Directive:
Set down all of the data exactly as it appears.

Records shown:
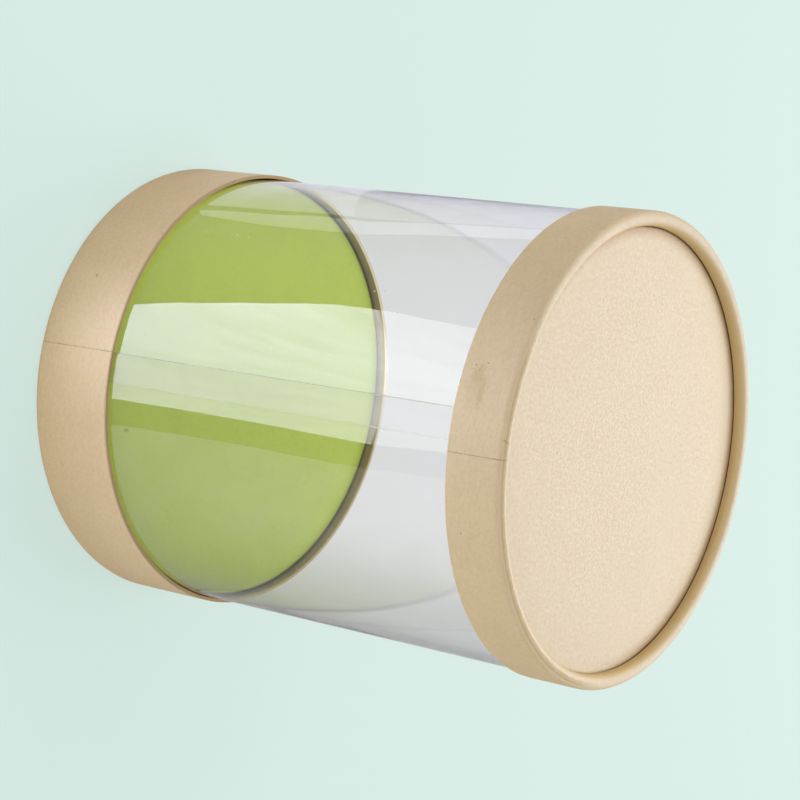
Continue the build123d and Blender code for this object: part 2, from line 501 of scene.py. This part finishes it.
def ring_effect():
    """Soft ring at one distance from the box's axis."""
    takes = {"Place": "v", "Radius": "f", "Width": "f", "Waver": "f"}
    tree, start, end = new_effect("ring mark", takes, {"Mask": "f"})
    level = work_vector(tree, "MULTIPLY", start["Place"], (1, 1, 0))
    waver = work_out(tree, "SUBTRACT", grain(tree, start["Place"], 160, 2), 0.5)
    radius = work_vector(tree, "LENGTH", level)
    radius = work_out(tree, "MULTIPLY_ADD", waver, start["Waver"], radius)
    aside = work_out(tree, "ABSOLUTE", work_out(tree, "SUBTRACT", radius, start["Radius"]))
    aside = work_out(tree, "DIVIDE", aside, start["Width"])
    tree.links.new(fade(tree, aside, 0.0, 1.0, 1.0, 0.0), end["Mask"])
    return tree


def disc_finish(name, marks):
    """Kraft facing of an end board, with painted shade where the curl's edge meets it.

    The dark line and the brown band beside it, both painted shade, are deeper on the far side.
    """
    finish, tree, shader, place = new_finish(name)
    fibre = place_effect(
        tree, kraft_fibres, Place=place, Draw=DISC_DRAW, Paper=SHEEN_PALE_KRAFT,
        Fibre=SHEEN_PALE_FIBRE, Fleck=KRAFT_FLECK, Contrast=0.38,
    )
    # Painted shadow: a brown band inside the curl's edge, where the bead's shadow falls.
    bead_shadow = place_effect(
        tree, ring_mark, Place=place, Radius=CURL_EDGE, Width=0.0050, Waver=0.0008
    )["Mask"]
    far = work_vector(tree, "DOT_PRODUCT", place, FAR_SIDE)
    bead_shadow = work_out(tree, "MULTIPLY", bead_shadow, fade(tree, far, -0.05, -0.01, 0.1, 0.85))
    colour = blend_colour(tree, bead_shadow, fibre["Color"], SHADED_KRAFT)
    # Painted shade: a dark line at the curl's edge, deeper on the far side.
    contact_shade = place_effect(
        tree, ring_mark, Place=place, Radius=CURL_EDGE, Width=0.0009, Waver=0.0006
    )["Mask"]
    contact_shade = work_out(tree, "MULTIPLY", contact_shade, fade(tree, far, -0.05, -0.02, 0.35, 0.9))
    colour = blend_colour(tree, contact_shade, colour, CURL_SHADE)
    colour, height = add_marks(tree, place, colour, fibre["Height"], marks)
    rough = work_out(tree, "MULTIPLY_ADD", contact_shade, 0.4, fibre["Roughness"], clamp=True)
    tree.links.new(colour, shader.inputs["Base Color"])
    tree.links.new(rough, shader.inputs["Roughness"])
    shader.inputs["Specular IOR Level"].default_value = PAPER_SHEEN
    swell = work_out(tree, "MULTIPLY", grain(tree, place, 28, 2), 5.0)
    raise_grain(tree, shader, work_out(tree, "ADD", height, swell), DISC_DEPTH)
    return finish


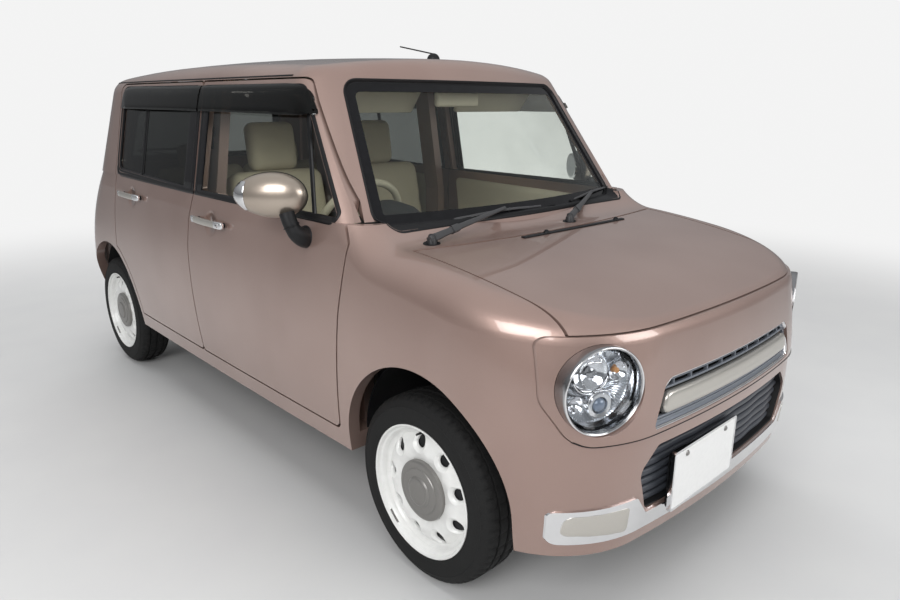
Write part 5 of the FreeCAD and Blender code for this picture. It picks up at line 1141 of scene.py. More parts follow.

Answer to this task:
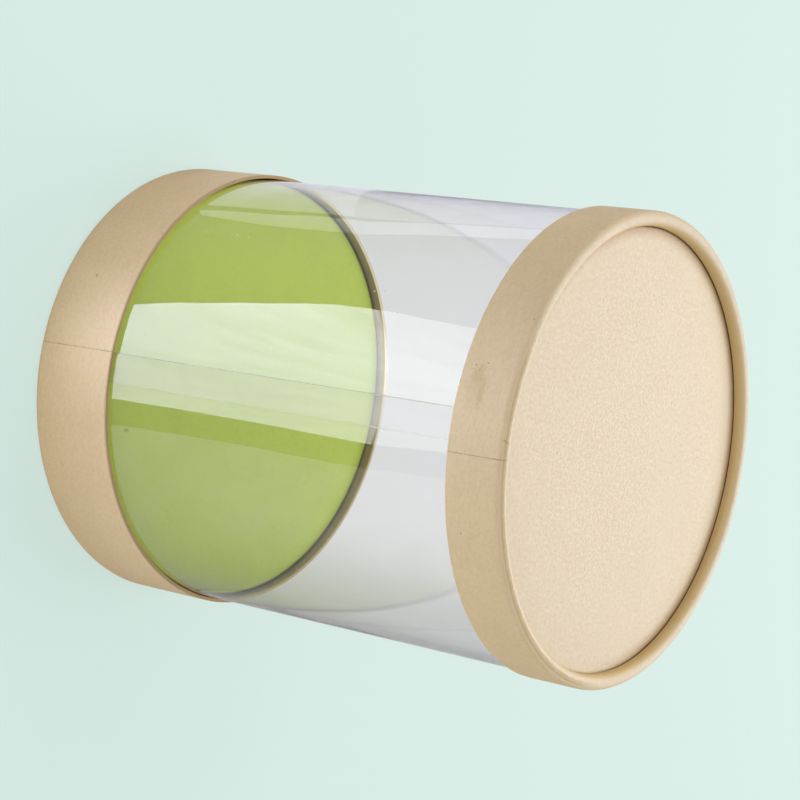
Continue the build123d and Blender code for this object: part 2, from line 501 of scene.py. This part finishes it.
def ring_effect():
    """Soft ring at one distance from the box's axis."""
    takes = {"Place": "v", "Radius": "f", "Width": "f", "Waver": "f"}
    tree, start, end = new_effect("ring mark", takes, {"Mask": "f"})
    level = work_vector(tree, "MULTIPLY", start["Place"], (1, 1, 0))
    waver = work_out(tree, "SUBTRACT", grain(tree, start["Place"], 160, 2), 0.5)
    radius = work_vector(tree, "LENGTH", level)
    radius = work_out(tree, "MULTIPLY_ADD", waver, start["Waver"], radius)
    aside = work_out(tree, "ABSOLUTE", work_out(tree, "SUBTRACT", radius, start["Radius"]))
    aside = work_out(tree, "DIVIDE", aside, start["Width"])
    tree.links.new(fade(tree, aside, 0.0, 1.0, 1.0, 0.0), end["Mask"])
    return tree


def disc_finish(name, marks):
    """Kraft facing of an end board, with painted shade where the curl's edge meets it.

    The dark line and the brown band beside it, both painted shade, are deeper on the far side.
    """
    finish, tree, shader, place = new_finish(name)
    fibre = place_effect(
        tree, kraft_fibres, Place=place, Draw=DISC_DRAW, Paper=SHEEN_PALE_KRAFT,
        Fibre=SHEEN_PALE_FIBRE, Fleck=KRAFT_FLECK, Contrast=0.38,
    )
    # Painted shadow: a brown band inside the curl's edge, where the bead's shadow falls.
    bead_shadow = place_effect(
        tree, ring_mark, Place=place, Radius=CURL_EDGE, Width=0.0050, Waver=0.0008
    )["Mask"]
    far = work_vector(tree, "DOT_PRODUCT", place, FAR_SIDE)
    bead_shadow = work_out(tree, "MULTIPLY", bead_shadow, fade(tree, far, -0.05, -0.01, 0.1, 0.85))
    colour = blend_colour(tree, bead_shadow, fibre["Color"], SHADED_KRAFT)
    # Painted shade: a dark line at the curl's edge, deeper on the far side.
    contact_shade = place_effect(
        tree, ring_mark, Place=place, Radius=CURL_EDGE, Width=0.0009, Waver=0.0006
    )["Mask"]
    contact_shade = work_out(tree, "MULTIPLY", contact_shade, fade(tree, far, -0.05, -0.02, 0.35, 0.9))
    colour = blend_colour(tree, contact_shade, colour, CURL_SHADE)
    colour, height = add_marks(tree, place, colour, fibre["Height"], marks)
    rough = work_out(tree, "MULTIPLY_ADD", contact_shade, 0.4, fibre["Roughness"], clamp=True)
    tree.links.new(colour, shader.inputs["Base Color"])
    tree.links.new(rough, shader.inputs["Roughness"])
    shader.inputs["Specular IOR Level"].default_value = PAPER_SHEEN
    swell = work_out(tree, "MULTIPLY", grain(tree, place, 28, 2), 5.0)
    raise_grain(tree, shader, work_out(tree, "ADD", height, swell), DISC_DEPTH)
    return finish


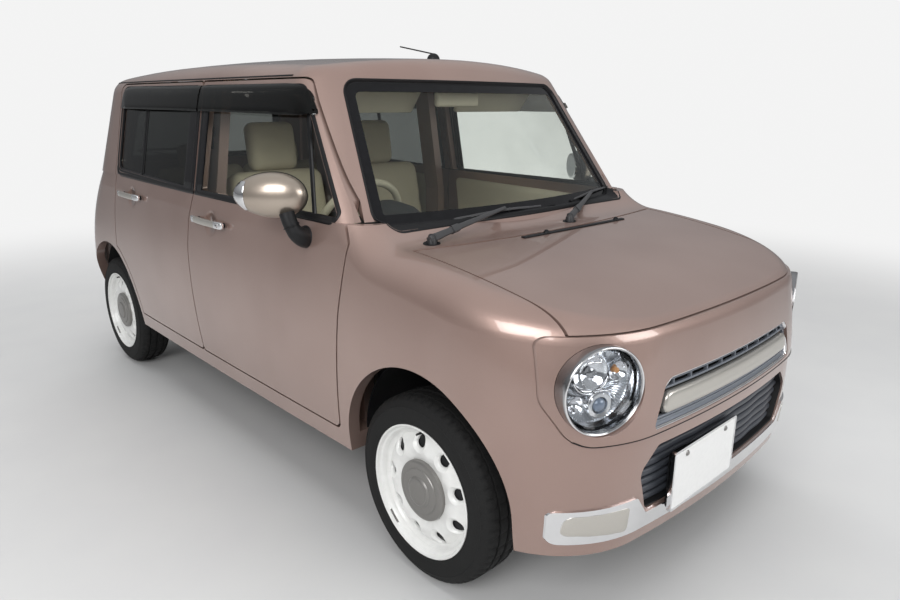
Write part 5 of the FreeCAD and Blender code for this picture. It picks up at line 1141 of scene.py. More parts follow.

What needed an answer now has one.